I have a post up over at PP about parties and the Todd Akin flap; it's always fun for me when there's news that actually allows me to talk about how parties work.
There's tons of talk about this right now, and judging from the twitter traffic there's one specific part of the topic that I didn't really cover specifically and should revise and extend on: party money. So Benjiy Sarlin says "Something Todd Akin likely considering: Sharron Angle and Christine O'Donnell raised ungodly sums of grassroots money," while Mark Blumenthal tweets "Akin’s last cash-on-hand was ~$500K. Asking now, can small donors beat NRCC/CW?"

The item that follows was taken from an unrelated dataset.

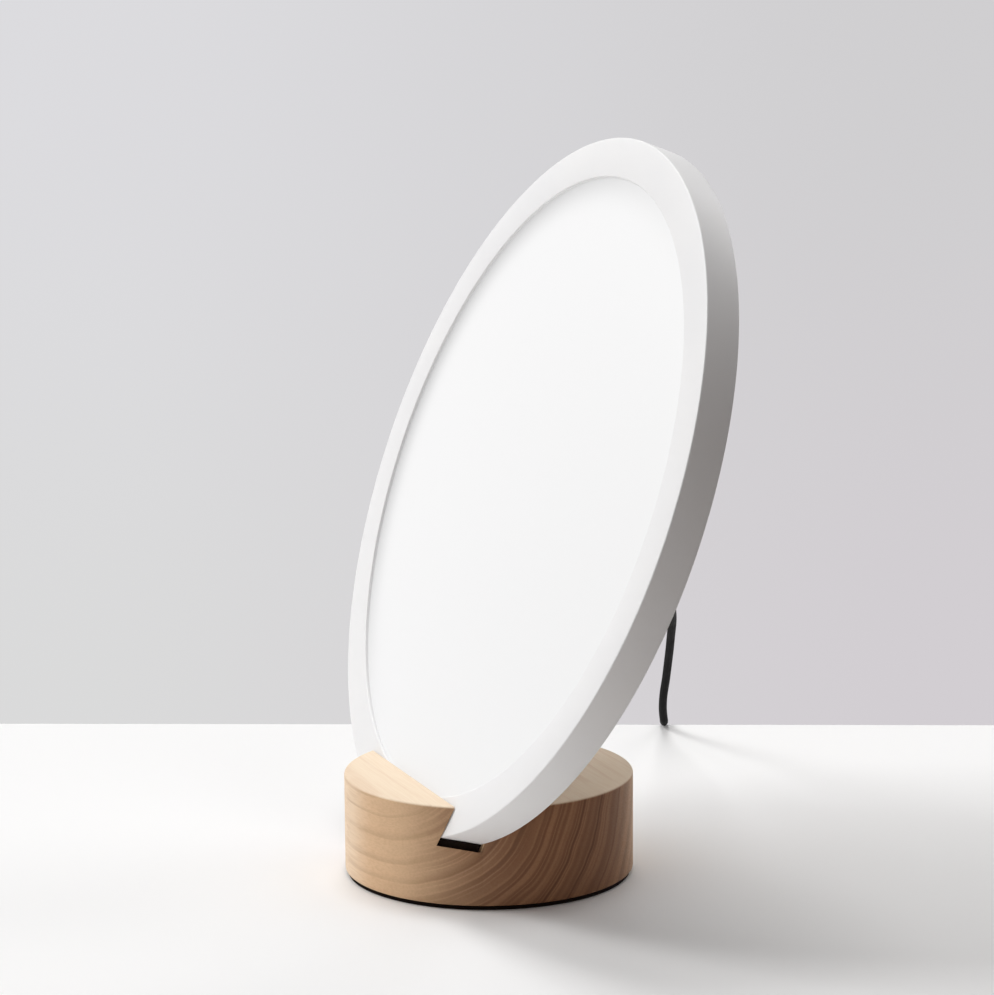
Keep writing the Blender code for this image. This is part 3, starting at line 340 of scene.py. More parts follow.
def smooth_path(points, spacing):
    """Points at an even spacing on one smooth curve through the route's points."""
    points = [Vector(p) for p in points]
    knots = [0.0]
    for a, b in zip(points, points[1:]):
        knots.append(knots[-1] + (b - a).length)
    slopes = []
    for i in range(len(points)):
        low, high = max(i - 1, 0), min(i + 1, len(points) - 1)
        slopes.append((points[high] - points[low]) / (knots[high] - knots[low]))
    fine = []
    for i in range(len(points) - 1):
        span = knots[i + 1] - knots[i]
        steps = max(4, round(12 * span / spacing))
        for k in range(steps):
            t = k / steps
            fine.append(
                points[i] * (2 * t**3 - 3 * t**2 + 1)
                + slopes[i] * span * (t**3 - 2 * t**2 + t)
                + points[i + 1] * (3 * t**2 - 2 * t**3)
                + slopes[i + 1] * span * (t**3 - t**2)
            )
    fine.append(points[-1])
    return resampled(fine, spacing)


def resampled(fine, spacing):
    """The same line with points at an even spacing."""
    lengths = [0.0]
    for a, b in zip(fine, fine[1:]):
        lengths.append(lengths[-1] + (b - a).length)
    count = max(2, round(lengths[-1] / spacing))
    even, j = [], 0
    for k in range(count + 1):
        want = lengths[-1] * k / count
        while j < len(fine) - 2 and lengths[j + 1] < want:
            j += 1
        t = (want - lengths[j]) / (lengths[j + 1] - lengths[j])
        even.append(fine[j].lerp(fine[j + 1], t))
    return even


def heading(turn=0.0):
    """Unit vector on the desk, turned from the way the coil's lead runs."""
    return Vector((math.cos(COIL_HEADING + turn), math.sin(COIL_HEADING + turn), 0))


lead_end = Vector((*COIL_START, 0)) + heading() * LEAD_LENGTH
COIL_CENTRE = lead_end + heading(math.pi / 2) * COIL_RADIUS


def coil_line():
    """The coil's centreline: a straight lead, four piled spirals and a straight tail."""
    level = CORD_RADIUS + DESK_GAP
    bottom = level + COIL_LIFT
    first = Vector((*COIL_START, level)) + heading() * LEAD_GAP
    line = [first, first + heading() * 2 * CORD_RADIUS]
    start = Vector((*COIL_START, level)) + heading() * LEAD_LENGTH
    for i in range(1, STRAIGHT_PARTS):
        share = i / STRAIGHT_PARTS
        rise = (bottom - level) * (3 * share**2 - 2 * share**3)
        line.append(line[1].lerp(start, share) + UPRIGHT * rise)
    turns_each = LAYER_TURNS + CLIMB_TURNS
    total = COIL_LAYERS * turns_each - CLIMB_TURNS
    count = round(total * POINTS_PER_TURN)
    for k in range(count + 1):
        turn = total * k / count
        layer = min(int(turn / turns_each), COIL_LAYERS - 1)
        into = turn - layer * turns_each
        share = min(into / LAYER_TURNS, 1)
        climb = max(0, into - LAYER_TURNS) / CLIMB_TURNS
        inwards = share if layer % 2 == 0 else 1 - share
        radius = COIL_RADIUS - COIL_PITCH * LAYER_TURNS * inwards
        angle = COIL_HEADING - math.pi / 2 + turn * math.tau
        flat = Vector((math.cos(angle), math.sin(angle), 0)) * radius
        line.append(COIL_CENTRE + flat + UPRIGHT * (bottom + COIL_PITCH * (layer + climb)))
    away = heading(total * math.tau)
    end = line[-1]
    straight = range(1, STRAIGHT_PARTS + 1)
    line += [end + away * TAIL_LENGTH * i / STRAIGHT_PARTS for i in straight]
    return line, away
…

Here's the thing: "grassroots" money and "small donors" are, in most cases, mostly party money, and will therefore respond to party cues. So if the Republican Party network is united against Akin, then there are not going to be any positive cues, and there are not going to be any ungodly sums of money. On the other hand, if some party groups, including a significant subset of the GOP-aligned partisan press, stick with Akin, then he very well could benefit. In other words, while we shouldn't think of small money donations as entirely a function of other party actors' choices, it's likely that those other party actors are the more important variable here.
Unfortunately, unless I've fallen behind on the literature (possible! If so, please let me know, campaign finance and party network scholars!), we really don't know how much of the money spent in a typical House, Senate, or presidential race is in fact party money, properly understood. That's because it's an awful lot of work to figure out whether some individual donor is a party donor or not...well, that's not right; it's relatively straightforward for any specific individual donor, barring confusing coding by the FEC, but it's a lot of work to do that task for all donors.
We also don't really know a lot of the direction of influences here. For example, is a talk show host such as Sean Hannity perfectly free to choose what to do in this case, or does he really have no choice but to follow others within the party network? Or at least, are there strong incentives for him to fall in line, at least if others within the party network are unified? And do the same constraints influence the behavior of, say, Karl Rove? Or the Koch brothers? Don't assume you know the answer: it's possible that Republicans are happy to take cash from big money donors only if those donors are willing to support whatever the rest of the party decides. But it's certainly also possible that they are (at the very least) highly influential. We have quite a bit of good reporting on all of this, but few definitive answers. Same question about other groups within the party. For example, anti-abortion groups might be inclined to continue supporting Akin; what, if any, influence to other party actors have on them to keep their mouths shut? And what influence do anti-abortion groups have on other party actors? In practical terms: suppose organized anti-abortion groups support Akin but most other organized groups in the GOP want him out; how will that affect Akin's small-donor or "grassroots" fundraising?
It seems to me that party network scholars have begun to do a pretty good job of developing a conceptual framework and a vocabulary for answering some of these questions, but many of them are still unanswered (and of course that's the nature of it, since parties are not static, so answers that were correct fifteen years ago might be wrong by now). Usually, nominations are good chances to see how things work within parties, but extraordinary events such as this one can be very helpful.